With the hallway painted and ceiling near ready, work moved back to the living room to set the flooring into place.
Flooring
This had been sitting in my garage for some time, waiting for the day it could be put in place. After a thorough vacuuming, the first step is to lay down the foam underlay, which has to be placed one way so subsequent pieces will stick. I went to Golden Flooring here for everything, except for the laminate, which was a seasonal deal at Lowes.
Once the first strip of foam was down, the first few rows of laminate were the big challenge. Slippy, slidey, with not enough mass to sit still, it constantly shifted until I had a few rows down, but then it went in like a house on fire.
I got really lucky in that the width of the wall matched the width of a piece of laminate closely enough that it transitioned the walkway almost perfectly.
It wasn’t a finished room, but seeing a full floor was a really pleasant site after the work it took to get it there.
I had a number of headaches with the door transitions in the hallway, though. I had to remove the door frames and doors to install the last pieces of laminate because those pieces were being put in backwards from the rest. It was nothing time and patience didn’t overcome, but I wouldn’t have achieved the monolithic look of a single slab of flooring without it.
In the end, it was worth it, the painted walls survived it, and so I moved on to the baseboards.

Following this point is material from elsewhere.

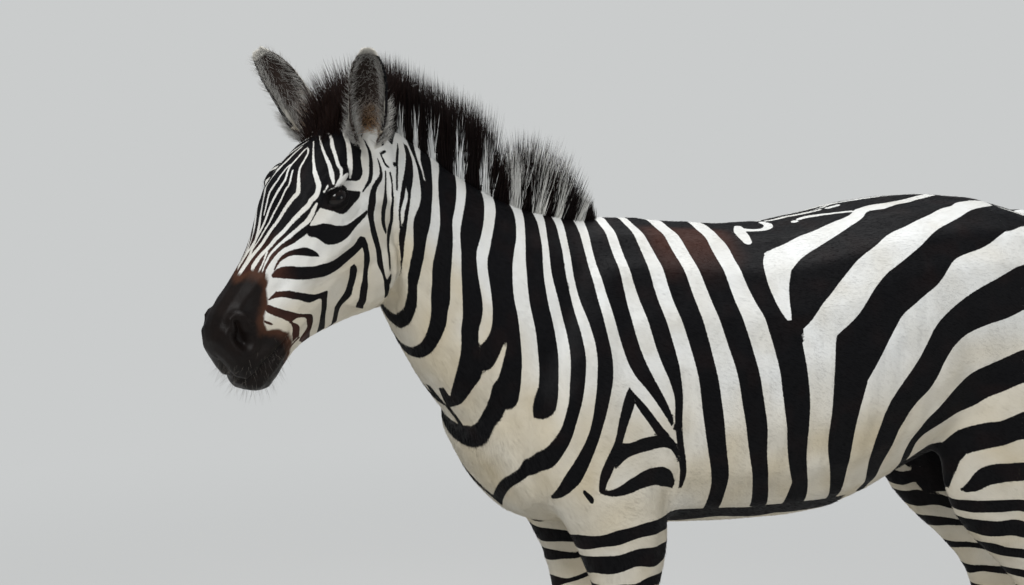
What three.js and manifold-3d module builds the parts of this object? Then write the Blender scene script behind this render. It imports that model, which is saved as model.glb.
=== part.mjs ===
// A plains zebra (Equus quagga) standing square with its head turned a little to its left.
// Millimetres, +Z up. The animal faces -X and its left side is towards -Y.
// The body is built straight, as lofted forms out to the tips of the coat, then the neck is
// bent sideways, the forms are joined into one body and that body is parted by thin cuts.

import * as THREE from 'three';
import { mergeVertices } from 'three/addons/utils/BufferGeometryUtils.js';
import Module from 'manifold-3d';

const wasm = await Module();
wasm.setup();

// ---------------------------------------------------------------- driving dimensions

const GAP = 0.4;                 // clearance left by every cut between two pieces
const LEFT = -1;                 // side signs along Y
const RIGHT = 1;
const UP = new THREE.Vector3(0, 0, 1);

const NECK_TURN = THREE.MathUtils.degToRad(25);   // how far the head is turned to the left
const TURN_START_X = -460;       // the sideways bend starts at the withers ...
const TURN_END_X = -800;         // ... and ends behind the jaw
const TURN_RADIUS = (TURN_START_X - TURN_END_X) / NECK_TURN;

const EYE_CENTRE = [-1004, 70, 1373];
const EYE_RADIUS = 21;
const EAR_BASE = [-920, 61, 1464];
const EAR_LENGTH = 181;
// Each ear's lean outwards and forwards and the way its opening faces, outwards from straight
// ahead, in degrees. Both are pricked towards the animal's left.
const EAR_POSE = {
  [LEFT]: { out: 19, forward: 18, facing: 42 },
  [RIGHT]: { out: 31, forward: 22, facing: -33 },
};
// Along the ear: radius of the cup, half angle that it wraps, wall thickness, setback
const EAR = [
  [27, 160, 9, 0],
  [31, 148, 8, 0],
  [31, 120, 7, 1],
  [31, 98, 6, 2],
  [32, 84, 5, 2],
  [32, 75, 5, 0],
  [30, 69, 4.5, -4],
  [24, 64, 4, -9],
  [12, 60, 3.5, -14],
];

const HOOF_HEIGHT = 66;
const KNEE_CUT_Z = 398;
const HOCK_CUT_Z = 462;
const TAIL_TUFT_TOP_Z = 880;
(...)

The baseboards were more ‘bulk pack’ stock from Rona, which I again milled on one edge, and ripped instead to 2 1/2″. Value add at home, I say. These were painted and sanded again in the garage, and went in without issue. The most difficult part was slipping masking paper below it so it could be painted again….
…and there was lots of crawling around with that, so I was quite happy for the knee pads….
…and not losing sight of the end result helped out quite a bit.
Front Entrance
The baseboards could only be done to a point, at which the front entrance was on deck.
This was simple, starting with a layer of Planipatch, which gets super-hard, super-fast, and levels everything out nicely.
The tiles were straight forward..
Grout, baseboards and transition went in next.
It’s worth it to note that I had to cut the closet doors to fit the baseboards so they would close properly, and a piece of trim was added under the door (both punch-list items) to finish the room, but I added the picture here just to polish it off.
Once the baseboards were done, it was time to start moving things back into the room. Some stuff was in the garage and had to come back in through a window, so a phone call for help was made, and the room started to come back together nicely.
The new space was wonderful to deal with, although laid out relatively the same.
The smile on her face is priceless.
And I could finally take a much needed rest.